Shares of large-scale Bitcoin miners are outpacing BTC as the business model shifts from pure mining to broader compute infrastructure. The sector, once tightly beta-linked to Bitcoin’s price, is being rerated as operators sign long-duration AI/HPC colocation contracts, tap capital markets for data-center expansion, and reallocate power capacity away from marginal mining returns. Transactions like Cipher–Fluidstack crystallize the new economics and blur the lines between crypto mining and cloud-adjacent compute services. Meanwhile, the halving, tougher network math, and softer on-chain fees have pressured mining unit economics, accelerating the pivot.
Why it matters
For equity holders, the thesis is migrating from commodity-exposed hashrate growth to power/land/permits plus operational excellence in high-density compute—assets with multi-year visibility, higher MW yields, and better margins. This rerating can compress correlation to BTC while elevating sensitivity to data-center seculars: AI demand, power procurement, interconnect, and capex execution. For Bitcoin itself, miners’ power reallocation could slow hashrate growth at the margin, influence security economics, and modestly increase sensitivity of hashprice to spot price and fees.
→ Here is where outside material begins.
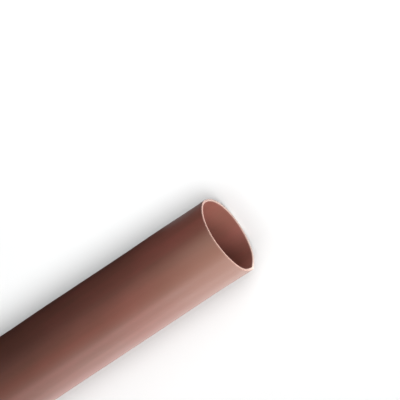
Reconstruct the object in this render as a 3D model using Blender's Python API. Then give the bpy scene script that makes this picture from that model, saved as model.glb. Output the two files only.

Capital markets are rewarding credible AI buildouts with higher multiples, but execution risk rises: grid interconnect timelines, transformer/ASIC/GPU supply, long-term PPAs, and contract counterparty quality will determine durability.
What’s next?
Watch the mix shift in MW allocation between mining and AI/HPC, the cadence and terms of long-dated colocation contracts, and financing structures (convertibles, secured notes) tied to specific campus expansions. Monitor hashprice, network difficulty, and miner treasury behavior for signals of mining economics stress. Key catalysts include power procurement wins, substation build milestones, GPU supply deliveries, and occupancy ramps at converted sites. A sustained AI demand wave with constrained power could further advantage miners with cheap baseload, strong interconnects, and modular capacity; if AI demand cools or power costs spike, the pivot’s margin advantage narrows, re-linking these equities to BTC cycles.